Malini Gupta
Program Director
RBS Foundation India
Years ago, when micro finance witnessed a boom, I was a mere foot soldier in the larger war for equality. Our battles were many and our victories few and far between. At one frustration-fraught review meeting, one of our sagacious and pragmatic community leaders had brought us firmly to a watershed with her analysis. In her penetrating voice she had said that the project moved slowly because of information and its inherent processes. First, there was no easy way to reach out to a large number of women in rural Bengal. Second, there appeared no way to ensure that everyone received the same information and not variants of it. Third, we were unable to find ways in which information reached women in a form that allowed them to act on it. In those days of field workers being trained and dispatched to large villages interspersed with larger rivers, regularly isolated by monsoon inundations, this seemed like an impossible task. In Bengal of those days, only its politics had the capacity to deal with information on this scale.

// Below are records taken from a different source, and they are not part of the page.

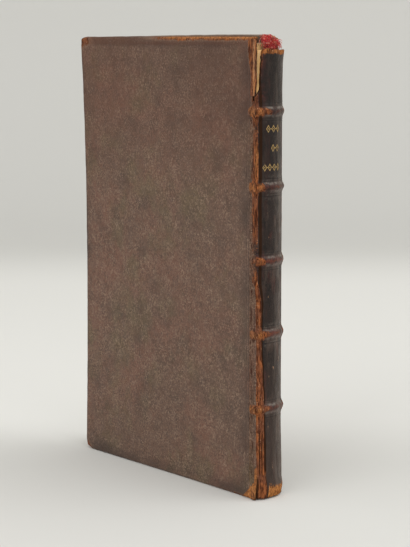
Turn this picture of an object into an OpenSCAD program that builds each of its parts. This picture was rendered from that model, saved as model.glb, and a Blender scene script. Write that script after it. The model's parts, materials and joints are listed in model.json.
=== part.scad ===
// Small antique book in a full leather binding, sewn on five raised cords.
// The book stands upright on its tail. The spine points to +X, the back cover faces -Y.
// The headcap is lost, the head endband is bare and the back joint is split at its head.

/* [Book] */
// Height of the back cover
cover_h = 168; // [140:1:230]
// Width of each cover, from its joint edge to its fore-edge
cover_w = 98; // [70:1:150]
// Thickness over both covers
book_t = 13; // [12:0.5:30]
// How much taller the front cover stands than the back one
front_rise = 0.8; // [0:0.1:1.5]

/* [Covers] */
// Thickness of the pasteboard
board_t = 1.8; // [1.4:0.1:2.6]
// Thickness of the covering leather
leather_t = 0.8; // [0.5:0.1:1.1]
// Width of the leather turned over onto the inside of a board
turn_in_w = 12; // [8:1:16]
// Thickness of the pared turn-in, let into the board
turn_in_t = 0.35; // [0.2:0.05:0.5]
// Thickness of the paper pasted on the inside of a cover
pastedown_t = 0.2; // [0.1:0.05:0.3]
// How much of the turn-in the pasted paper leaves bare
pastedown_margin = 3; // [2:0.5:6]
// Radius of a cover's two fore-edge corners
corner_r = 2.5; // [1.5:0.5:5]
// Rounding of a cover's edges on the outside
outer_round = 1.1; // [0.6:0.1:1.2]
// Rounding of a cover's edges on the inside
inner_round = 0.5; // [0.3:0.1:0.7]
// Overhang of the covers past the leaves at head, tail and fore-edge
square_w = 2.2; // [1.8:0.1:4]

/* [Joints] */
// Distance from the hinge line to a cover's joint edge
joint_gap = 0.8; // [0.7:0.1:1.4]
// Distance from the hinge line to the shoulder of the leaves
shoulder_gap = 0.3; // [0.2:0.05:0.5]
// How far the hinge line lies outside a cover's outer face
hinge_out = 0.5; // [0.4:0.1:1]
// Distance from the hinge line to the edge of the spine leather
spine_lip = 0.6; // [0.4:0.1:1]

/* [Spine] */
// How far the round of the spine stands past the hinge lines
spine_rise = 2.8; // [2:0.1:5]
// Height of the lowest raised band above the tail
first_band = 33.2; // [24:0.2:36]
// Depth of the highest raised band below the head of the back cover
last_band_drop = 26.8; // [25:0.2:36]
// Height of a raised band above the leather beside it
band_h = 0.95; // [0.6:0.05:1.2]
// Width of a raised band at its foot
band_w = 4.6; // [3.6:0.2:6]
// Diameter of a sewing cord
cord_d = 1.6; // [1.2:0.1:1.8]
// Depth to which a cord is bedded in the folds of the leaves
cord_bed = 0.45; // [0.3:0.05:0.7]
// Thickness of the parchment that lines the spine between the cords, and of the silk tied down there
lining_t = 0.25; // [0.15:0.05:0.35]
// Height of the spine leather's tail edge above the tail of the covers
spine_foot = 0.2; // [0.1:0.1:1]
// How far the leather swells out over the tail endband
tail_swell = 0.5; // [0:0.1:0.9]
// Height of that swelling
tail_swell_w = 7.6; // [4:0.2:9]
// Bevel of the worn tail edge of the spine leather
foot_bevel = 0.4; // [0.1:0.05:0.6]
// Height of leather lost at the head of the spine
head_loss = 4.8; // [3:0.1:8]
// Length of the split at the head of the back joint, from the top of the cover
split_len = 22; // [12:1:40]
// Width of leather lost along that split at the head
split_w = 3.4; // [1.5:0.1:4.5]
// Thickness of the cap that the leather forms under the tail endband
cap_t = 0.35; // [0.2:0.05:0.4]

/* [Endbands] */
// Diameter of an endband over its silk
endband_d = 1.4; // [1:0.1:1.6]
// Diameter of the cord inside an endband
endband_core_d = 0.8; // [0.5:0.1:0.9]
// How far the bare head endband has lifted off the leaves
head_lift = 1.4; // [0:0.1:1.6]
// Length of the silk tied down over the back of the leaves
tie_down = 2.4; // [1:0.1:3]

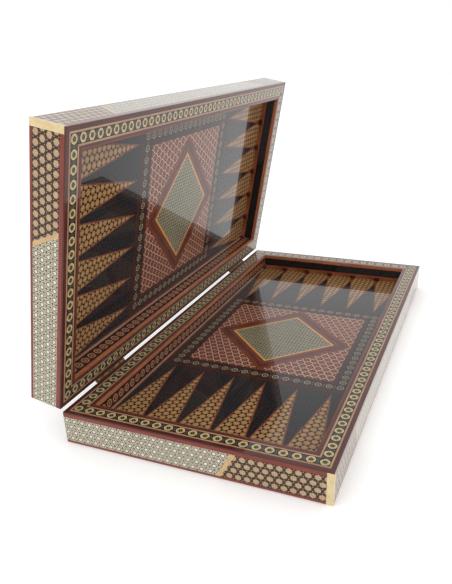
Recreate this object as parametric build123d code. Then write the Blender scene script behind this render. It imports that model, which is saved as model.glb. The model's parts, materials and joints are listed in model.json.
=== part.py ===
from build123d import *

import os
from math import sqrt

# Folding backgammon set in khatam marquetry: two equal trays on two brass butt hinges.
#
# Millimetres. The base tray lies on Z = 0, centred on the origin. X runs along the hinge edge,
# the hinge is on +Y and the opening edge is on -Y. The lid is the same tray turned over the base
# and opened by lid_angle about the hinge.

# Overall sizes of one tray
length = 500.0          # along the hinge edge
width = 250.0           # from the opening edge to the hinge edge
height = 33.0           # wall height, underside to rim
field_depth = 20.0      # rim down to the playing field

# Sheets and linings glued on the wooden core
side_sheet = 2.5        # outer walls
outer_sheet = 2.0       # big outside face
rim_sheet = 1.5         # strips on the rim
field_sheet = 1.0       # inlay of the playing field
lining = 2.2            # inner walls

# Strips across the rim, from the outer edge inwards; the lining's bead ends the rim
rim_edging_w = 4.2
rim_line_w = 1.6
rim_chain_w = 9.0
rim_inner_w = 2.4

# Outer walls
side_top_h = 3.5        # mahogany line under the rim strips
side_bottom_h = 3.5     # mahogany line at the bottom
bottom_round = 2.0      # rounded bottom edge
corner_strip_w = 6.0    # bone strip at the opening corners
spacer_w = 4.2          # slanted strip between two khatam sheets, measured along the wall
spacer_lean = 14.0      # how far the slanted strip leans between bottom and top
end_star_len = 76.0     # star sheet on an end wall, along its top edge
front_star_len = 70.0   # star sheet on the front wall, along its top edge

# Inner walls
bead_h = 4.3            # wooden bead at the top of the inner wall
bead_round = 0.7
long_foot_h = 3.0       # wooden line at the foot of the two long inner walls
rest_h = 5.0            # scalloped rests at the end walls, above the field
rest_depth = 8.5        # from the wall to a cusp
rest_web = 1.5          # from the wall to the bottom of a scallop
cusp_flat = 1.0

# Field
points_per_end = 6
point_meet = 17.0       # distance from the end wall where neighbouring points touch
tip_gap = 1.5           # ground left between a point's tip and the panel
string_w = 1.4          # stringing along a point's edge
panel_band_out = 7.5    # dark band outside the chain
panel_chain_w = 9.0
panel_band_in = 5.5     # dark band inside the chain
lozenge_band_w = 13.8   # wooden band of the lozenge, whose tips reach the panel's edging
lozenge_line_w = 2.3

# Big outside face
outer_border_w = 12.0

# Hinges
hinge_x = 168.0         # centre of each hinge from the middle
hinge_len = 48.0
knuckles = 5
knuckle_r = 2.0
knuckle_gap = 0.2       # between two knuckles, along the pin
pin_r = 0.9
pin_clear = 0.05        # running clearance in the lid's knuckles
pin_head_r = 1.5
pin_head_h = 0.8
leaf_t = 1.0
leaf_drop = 19.0        # from the pin to the leaf's far edge
barrel_clear = 0.3      # between a barrel and the wall, and around a barrel in the other leaf
rim_gap = 0.2           # between the two rims when the set is closed
screw_r = 1.0
screw_head_r = 1.9
screw_head_h = 0.9
screw_len = 9.0
screw_x = 16.0          # outer screws from the hinge's middle
screw_drop = 11.0       # screws below the pin

lid_angle = 79.0        # opened this far from closed

# Derived places
half_x, half_y = length / 2, width / 2
rim_w = rim_edging_w + 2 * rim_line_w + rim_chain_w + rim_inner_w + lining
rail_in = rim_w - lining
field_z = height - field_depth
core_top = field_z - field_sheet
field_x, field_y = half_x - rim_w, half_y - rim_w
pitch = 2 * field_y / points_per_end
panel_half = field_y
chain_out = panel_half - panel_band_out
chain_in = chain_out - panel_chain_w
ground_half = chain_in - panel_band_in
line_reach = ground_half - lozenge_band_w * sqrt(2)
heart_reach = line_reach - lozenge_line_w * sqrt(2)
rim_z = height - rim_sheet
side_z0, side_z1 = side_bottom_h, rim_z - side_top_h
hinge_y = half_y + knuckle_r + barrel_clear
hinge_z = height + rim_gap / 2


def slab(x0, x1, y0, y1, z0, z1):
    """Box between two corners."""
    return Pos((x0 + x1) / 2, (y0 + y1) / 2, (z0 + z1) / 2) * Box(x1 - x0, y1 - y0, z1 - z0)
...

Cut to now. As I see the rapidly snowballing impact of social media, I am often reminded of that workshop where we sat in silence digesting the reality of dealing with information and the agency to act on it. Audre Lorde stated, “You cannot destroy the master’s house with the master’s tools.” To find new tools to challenge and destroy institutions of oppression – whether race, caste, gender or economics – this has been the back-breaking task of those engaged in social change. Social media, today, gives us a glimpse of that elusive new tool. As a development worker for over 25 years, this is my focus on social media – I observe with as much excitement as apprehension.
In its very nature, social media provides a solution to the above conundrum. Social media shares information. It shares it in a format accessible to all uniformly – there is no general compartment/AC II, AC III and First Class here. In that it does not discriminate at the access stage, social media creates the first step of equality and agency.
A plethora of information is shared via social media (unlike the field worker/foot soldier trained only in one) it creates the second step of agency – it allows one to make an informed choice.
Today, someone contemplating parenthood can connect to a divers set of groups – of parents with one child, of parents with two children or more, of children with special needs, adopted children, and even persons who choose not to have children.
Social media creates the third step of equality and agency – direct contact. In removing the middleman and connecting the producer to the user of goods and services, social media holds the power to transform economic structures and, consequently, the social and political structures.
But as they say, the sword in itself is only a piece of steel. It becomes a weapon only in the hands of the killer. We all know that our capacity for violence and greed greatly exceeds our potential for equality and justice. It would be naïve to expect that dealing with information and agency at this scale would bring only positive impact. It is still a new tool, with impacts that we cannot yet comprehend fully. Each of us must ensure that we use it to create a better world, not an uglier one.